When it comes to money, it’s always a good idea to never make assumptions. For example, if you’re playing the lottery with a group of friends, don’t assume that everyone will remain honest if you win. A group of lottery winners in Australia is learning that lesson the hard way.
A group of lottery players in Perth, Western Australia, regularly chipped in to buy tickets, hoping that one day Lady Luck would smile at them. Week after week, there were never any issues, but there were also never any major jackpots.
That changed in November, according to The West Australian. The individual the group had selected to routinely purchase the tickets decided to keep the money for himself after the group finally hit the big time.
No Love In Lottery Win
Trent Bowden bought a lottery ticket for his 10-member group using the same set of numbers they always used. On October 29, after repeated misses, the numbers finally delivered a reward of AUD2,200 (US$1,496).
He then used that money to purchase tickets for the Oz Lotto draw on November 1, which produced a prize worth AUD$2,802 (US$1,905). Once again, he rolled the winnings into another draw. This time, it was the Oz Lotto draw on November 12.
The group won the AUD1.5 million (US$1.02 million) prize. However, if it were up to the man who bought the ticket, they were never going to see a penny of it.
Bowden went to claim the prize as himself, an individual, not as the representative of the group. Therefore, he collected the winnings and, in theory, wouldn’t have to share with his lottery circle.
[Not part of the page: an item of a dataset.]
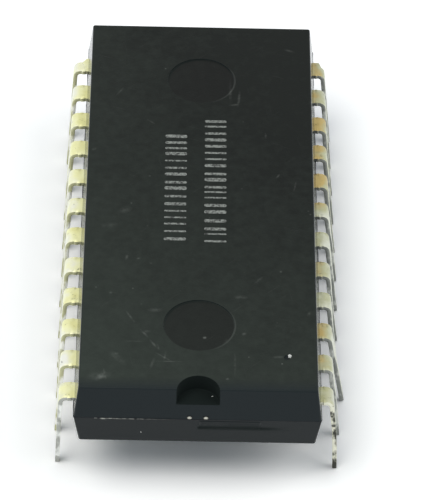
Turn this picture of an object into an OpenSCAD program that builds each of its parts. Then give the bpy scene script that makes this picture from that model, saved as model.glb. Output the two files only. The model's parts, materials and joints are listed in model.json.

The other 10 members of the group aren’t taking the issue lying down. They have already launched a lawsuit against Bowden, as well as Western Australia lottery operator Lotterywest. The latter’s involvement is due to its ability to recognize or deny lottery winners.
There’s little chance that the case will make it to a courtroom – the financial loss would be too great. However, there is already a precedent for arbitration in cases like this, and a settlement will likely be reached.
The plaintiffs have brought in an experienced lottery attorney, Cally Hannah, to represent them. Hanna represented a couple who found themselves in a similar predicament a few months ago.
That case involved over AUD63 million (US$42.81 million) and involved accusations of one member of the group running off with more than his share. The parties decided to settle their differences, but no information on the final arrangement was ever released.
When it comes to money, there’s no such thing as a gentlemen’s agreement. It’s important to get everything in writing from the start. This is especially true in the US, where gambling laws are convoluted and vary from state to state.
Also in the US, some states don’t allow contracts for gambling, which makes it even more important to verify the legalities. There may be zero recourse in the event a lottery pool wins, and someone decides to run off with the money.